Bottom-up Process Development for High Throughput Electronic Device Fabrication
Abstract
Electronic device fabrication is inherently limited in throughput due to its 2-D nature. Despite this limitation, devices fabricated by the planar process are ubiquitous in every-day life. If the throughput of electronic devices could be pushed higher, the amount and types of material with computational capabilities will dramatically increase. To achieve such throughput, new processes for fabrication need to be developed. Specifically, shifting fabrication processes from 2-D to 3-D is the first step. To preserve high performance in devices, components need to maintain comparable quality to conventional electronic device fabrication processes. In this thesis, we develop a bottom-up process for masking nanoscale surfaces and structures for subsequent area selective deposition processes. We coin our process SCALES: Selective CoAxial Lithography via Etching of Surfaces, which is a combination of bottom-up polymerization followed by selective etching.

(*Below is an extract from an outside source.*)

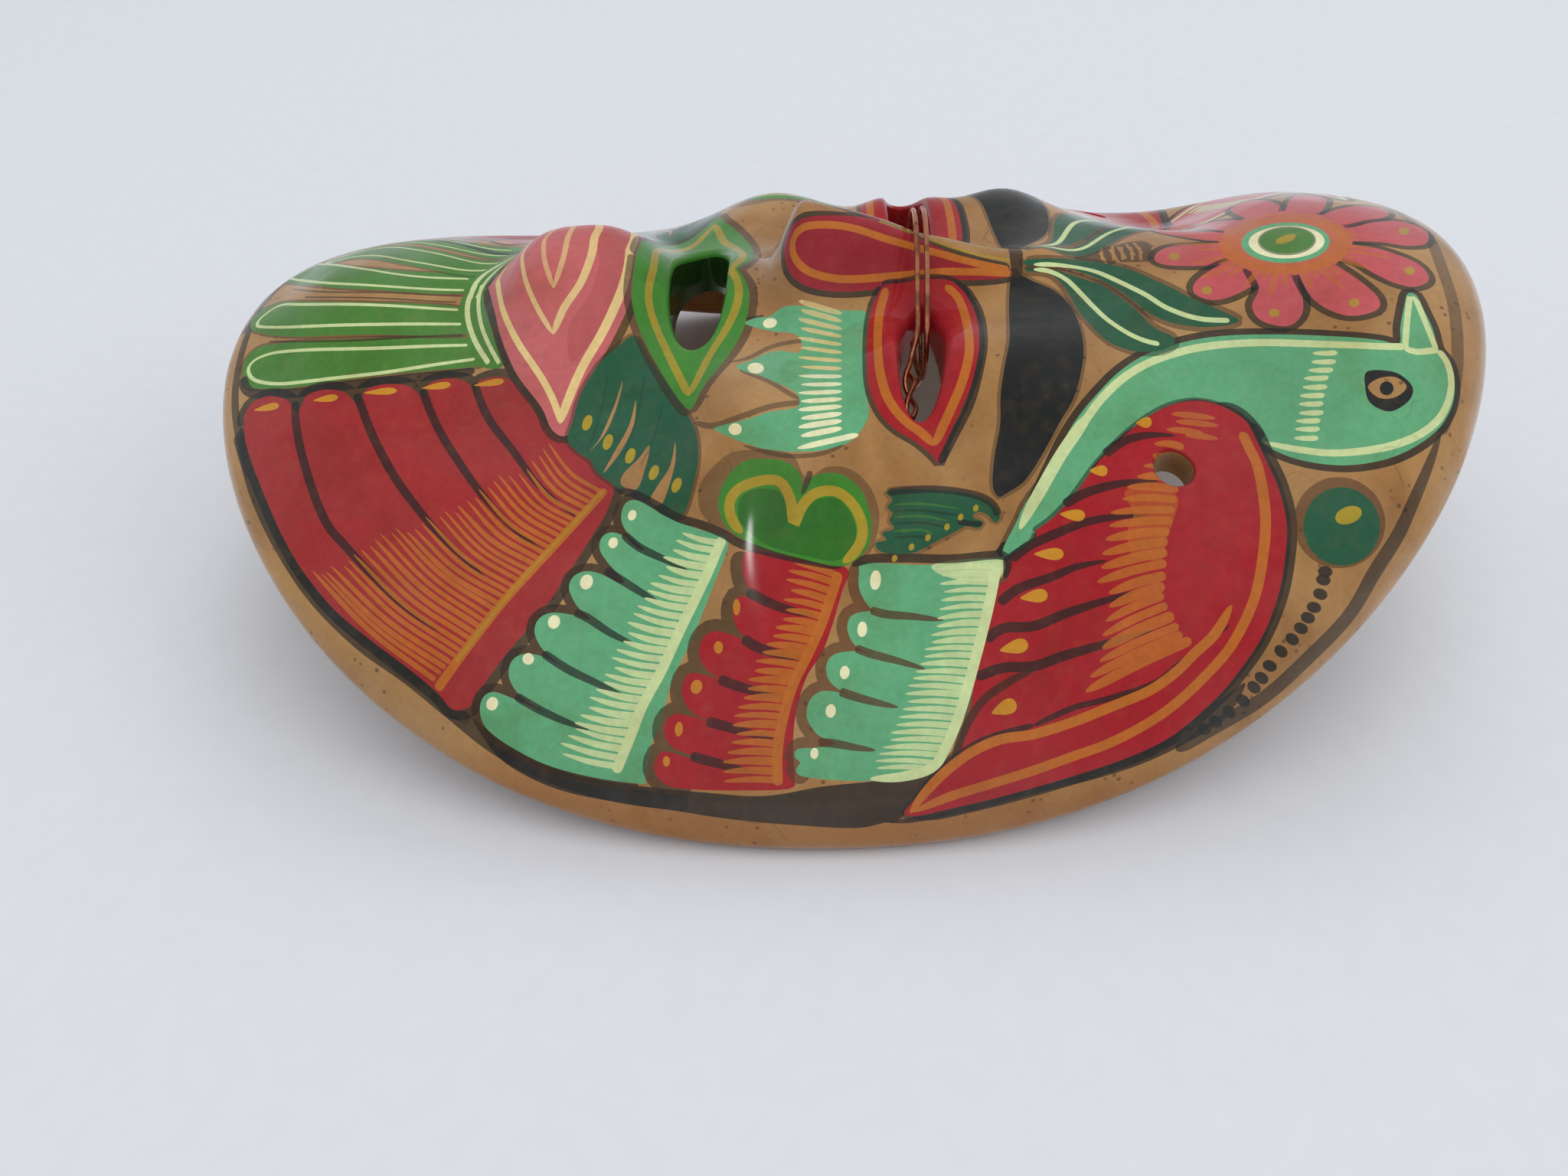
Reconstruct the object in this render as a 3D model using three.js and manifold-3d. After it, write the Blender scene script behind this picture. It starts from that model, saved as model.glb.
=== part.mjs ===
// A painted terracotta face mask lying face up, with a copper wire wound over the bridge of its nose.
//
// Frame: millimetres. +Z leaves the face, +Y runs towards the forehead and -Y towards the bearded
// chin. +X and -X are the two sides. The origin is under the middle of the mask, on the surface it
// lies on.
//
// The mask is one hollow shell. Its front is a saddle shaped dome: the two long sides come down to
// the table, and the chin and forehead ends stay raised. On that dome stand the beard, chin, lips,
// nose, cheeks, brows and forehead as soft swellings. Two eye slots, a mouth slot and two round
// hanging holes go right through the wall. The painting is flat colour and has no relief.
import * as THREE from 'three';
import { mergeVertices } from 'three/addons/utils/BufferGeometryUtils.js';
import Module from 'manifold-3d';

// Outline and dome
const LENGTH = 177;            // beard end to forehead end
const HALF_WIDTH = 69.1;       // middle line to the rim at the widest place
const SIDE_FULLNESS = 1.02;    // 1 is an ellipse, below 1 the outline is fuller
const SIDE_TAPER = -0.043;     // the outline is slightly narrower at the forehead
const SIDE_TAPER_ENDS = 0.165; // and fuller towards both ends
const WALL = 6;                // wall thickness of the clay
const DOME = 43.2;             // height of the plain dome in the middle
const DOME_LEAN = 0.2;         // the dome is higher towards the forehead
const DOME_PLAN = 1.75;        // fullness of the cross section, seen from above
const DOME_RISE = 1.65;        // fullness of the cross section, seen from the side
const FOREHEAD_LIFT = 39.4;    // how far the rim is off the table at the forehead end
const BEARD_LIFT = 32.4;       // the same at the beard end
const LIFT_POWER = 2.43;       // how suddenly the rim rises towards the ends
const FEATHER = 0.25;          // share of the way to the rim over which the features fade out

// Soft swellings (positive height) and hollows (negative) of the front: middle, spread and height.
// One that stands off the middle line is repeated on the other side. 'inside' is the share of it
// that the inner face follows. A 'plateau' has a flatter top along the face than a plain swelling.
const RELIEF = {
  chin: { x: 0, y: -37.7, spread_x: 19, spread_y: 11.4, height: 11.4, inside: 0.5, plateau: true },
  beard: { x: 0, y: -69.5, spread_x: 24, spread_y: 17, height: 6.5, inside: 0.9, plateau: true },
  lips: { x: 0, y: -18.5, spread_x: 11.4, spread_y: 7.6, height: 5.8, inside: 0.1 },
  cheek: { x: 32.2, y: -10.4, spread_x: 13.3, spread_y: 12.3, height: 6.2, inside: 0.8 },
  under_eye: { x: 22.7, y: 10.5, spread_x: 9.5, spread_y: 7.6, height: 6.2, inside: 0.4 },
  brow: { x: 25.6, y: 26.2, spread_x: 14.2, spread_y: 8.2, height: 4.6, inside: 0.6 },
  bridge: { x: 0, y: 29.5, spread_x: 6.6, spread_y: 4.5, height: 1.2, inside: 0 },
  forehead_root: { x: 0, y: 43, spread_x: 13, spread_y: 9, height: 1.8, inside: 0.5 },
  forehead: { x: 0, y: 64.5, spread_x: 30.3, spread_y: 22.7, height: 1.2, inside: 1 },
  temple: { x: 27, y: 52, spread_x: 15, spread_y: 10, height: -5.5, inside: 0.9 },
  mouth_hollow: { x: 0, y: -19.9, spread_x: 13, spread_y: 3.8, height: -2.6, inside: 0 },
  eye_hollow: { x: 18.5, y: 11, spread_x: 11, spread_y: 3.3, height: -3.4, inside: 0 },
};
// Hollow that a thumb leaves inside, behind the nose
const NOSE_HOLLOW = { x: 0, y: 1, spread_x: 7.5, spread_y: 14, height: 5 };

// Nose: a long drop shape, broad and high at the tip, narrow and low at the bridge
const NOSE = {
  tip: { y: -4.7, height: 12.2, half_width: 7.6, drop: 4.2 },
  bridge: { y: 27, height: 1.5, half_width: 3.4, drop: 4.0 },
  side_power: 2.4,
};

// Slots and holes
const EYE_SLOT = { x: 18.8, y: 11.0, half_length: 11.8, half_width: 3.0, flare: 0.2, slope: -0.06 };
const MOUTH_SLOT = { y: -19.9, half_length: 13.8, half_width: 4.1, squareness: 0.8 };
const HANGING_HOLE = { x: 35.6, y: 42.2, radius: 2.6, depth: 30 };
const CUTTER_LOW = 12;         // the slot cutters run from inside the hollow
const CUTTER_HIGH = 75;        // to well above the face

// Copper wire, wound twice over the bridge of the nose through both eye slots
const WIRE_RADIUS = 0.36;
const WIRE_SIDES = 6;
const WIRE_STEPS = 156;
const TWIST_RADIUS = 0.62;
const TWIST_TURNS = 1;
const TWIST_POINTS = 7;

// Fineness of the clay mesh
const STEPS_AROUND = 76;
const RINGS_OUTSIDE = 28;
const RINGS_INSIDE = 13;
const STEPS_RIM = 4;
const RING_CROWDING = 1.05;    // above 1 the rings stand closer together at the crown
const EYE_CORNERS = 26;
const MOUTH_CORNERS = 32;
const HOLE_CORNERS = 20;
const SLOPE_STEP = 1e-3;       // step in q and t for reading the slope of the dome
const CROWN_GUARD = 0.02;      // the slope is read no nearer to the crown than this
const WELD = 1e-4;             // corners closer than this are one corner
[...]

We use vapor-liquid-solid (VLS) grown nanowires as a model system, where composition modulation is commonplace, and also done in a bottom-up fashion. VLS grown nanowires are single crystalline and do not compromise on electrical characteristics, thus being an ideal candidate for large scale electronic devices. The SCALES process is performed post nanowire growth via wet methods, where a polymer mask is created by selective etching, leveraging the composition modulation of the initial structure. We show that the SCALES process can successfully mask nanowires and act as a deposition mask for selective atomic layer deposition processes.